Mit dem Offenen Atelier der Bergischen Diakonie Aprath haben junge, unbegleitete Asylsuchende an einem Kunstprojekt gearbeitet.
Er umschließt es fest mit seinen Armen. Er kuschelt den bearbeiteten Ytong-Stein an sich, drückt ihn. Es ist ein Herz, das Faramoz aus dem Quader herausgearbeitet hat. Ein rotes Herz, das ein kleines zweites in sich trägt. „Für Mama“, sagt er mit einem Lächeln, habe er das Herz gestaltet. Der 14-Jährige aus Afghanistan gehört zu den unbegleiteten, minderjährigen Flüchtlingen, die in der Bergischen Diakonie Aprath Zuflucht gefunden haben. Im dortigen Offenen Atelier hat er an einem Kunstprojekt teilgenommen. Das Thema: „Spuren hinterlassen“.
„Die Jungs“, sagt Kunsttherapeutin Sunci Matjanic, „hinterlassen in der Zeit, in der sie hier sind, Spuren. Die wollen wir sichtbar machen.“ In den Sommerferien wurde das Projekt gestartet. Alle haben an Ytong-Quadern gewerkelt – mit Feile und Säge, mit spitzen Werkzeugen. „Es war ein stilles, konzentriertes Arbeiten. Jeder für sich. Dann war es wieder ein Miteinander, haben sie in kleinen Gruppen beraten, wie sie an ihren Objekten weiterarbeiten, haben einander geholfen“, skizziert Matjanic. Und dann – schildert sie weiter – gab es an den sonnigen Tagen auch spontane Reaktionen. „Es lief immer Musik. Und manchmal sprangen sie auf und tanzten.“ Ein Bild, das ihr nicht mehr aus dem Kopf geht. Glücksmomente. Unbeschwertheit. Das Projekt sei für die ganze Gruppe positiv gewesen, befindet auch Rita Dittmer, Fachleiterin in der BDA-Jugendhilfe.

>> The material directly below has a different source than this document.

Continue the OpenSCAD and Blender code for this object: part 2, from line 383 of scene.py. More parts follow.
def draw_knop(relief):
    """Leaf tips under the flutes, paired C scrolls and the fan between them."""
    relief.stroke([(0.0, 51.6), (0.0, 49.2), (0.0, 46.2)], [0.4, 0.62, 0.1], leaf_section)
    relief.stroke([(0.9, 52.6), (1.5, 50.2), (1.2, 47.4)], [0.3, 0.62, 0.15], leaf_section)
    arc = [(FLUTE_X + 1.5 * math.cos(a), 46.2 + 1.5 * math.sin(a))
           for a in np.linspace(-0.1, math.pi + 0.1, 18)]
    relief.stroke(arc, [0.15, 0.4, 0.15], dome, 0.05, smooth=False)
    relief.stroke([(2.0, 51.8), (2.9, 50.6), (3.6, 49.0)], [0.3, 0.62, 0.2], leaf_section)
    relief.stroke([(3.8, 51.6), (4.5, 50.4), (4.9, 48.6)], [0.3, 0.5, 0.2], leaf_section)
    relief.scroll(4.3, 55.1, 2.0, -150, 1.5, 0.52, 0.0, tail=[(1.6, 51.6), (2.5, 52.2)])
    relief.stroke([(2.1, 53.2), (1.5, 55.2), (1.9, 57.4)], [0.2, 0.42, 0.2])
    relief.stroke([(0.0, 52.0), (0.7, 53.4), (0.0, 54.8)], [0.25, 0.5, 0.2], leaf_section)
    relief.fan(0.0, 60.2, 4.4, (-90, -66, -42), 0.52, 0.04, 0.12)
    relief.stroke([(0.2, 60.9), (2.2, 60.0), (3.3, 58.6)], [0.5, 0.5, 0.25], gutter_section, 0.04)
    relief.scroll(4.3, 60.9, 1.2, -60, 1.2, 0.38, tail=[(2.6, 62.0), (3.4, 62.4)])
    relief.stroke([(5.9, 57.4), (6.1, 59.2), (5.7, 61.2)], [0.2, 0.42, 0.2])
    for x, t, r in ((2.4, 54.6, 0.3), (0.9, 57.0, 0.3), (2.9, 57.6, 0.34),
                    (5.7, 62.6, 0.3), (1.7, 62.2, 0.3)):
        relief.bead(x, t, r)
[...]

Im Haus Sonne werden die entstandenen Kunstwerke der „Flüchtlings-Bilderhauer“ gezeigt. Zwölf bis 14 Jungen im Alter von 14 bis 17 Jahren haben mitgewirkt. „Einige von ihnen leben nicht mehr hier, sind in anderen Gruppen untergekommen“, merkt Dittmer an. Für die kleine Ausstellung kommen viele zurück. „Für diese Jungs ist die BDA ein besonderer Ort, der erste, an dem sie nach ihrer Flucht sich aufgenommen fühlen konnten.“ Das hat auch Spuren hinterlassen – in den jungen Flüchtlingen.
Faramuz ist seit neun Monaten da. Er geht in die internationale Klasse am Wülfrather Gymnasium. Der Stolz auf seine Herzensarbeit ist ihm anzusehen. Seine Mutter, sagt er, vermisse er sehr. Sie ist noch in Afghanistan. Per Telefon hält er Kontakt.
Aus Afghanistan kommt auch Mostafa. Er ist 16 Jahre alt. Auch er besucht das Gymnasium. Aus dem Ytong-Stein hat er einen großen Kopf gekratzt, geschabt, gesägt – mit einem lächelnden Gesicht. Es sollte von Beginn an ein Männer-Kopf sein. Als dann Farbtöpfe ins Atelier gestellt wurden, malte er dem Kopf dicken Brauen und ein Kinnbärtchen. Auf der Rückseite hat er Flaggen gemalt: die deutsche und afghanische. Auch wieder Spuren…
Die nächste große öffentliche Ausstellung des Offenen Ateliers steht übrigens auch schon fest: am 18. November die Werkschau!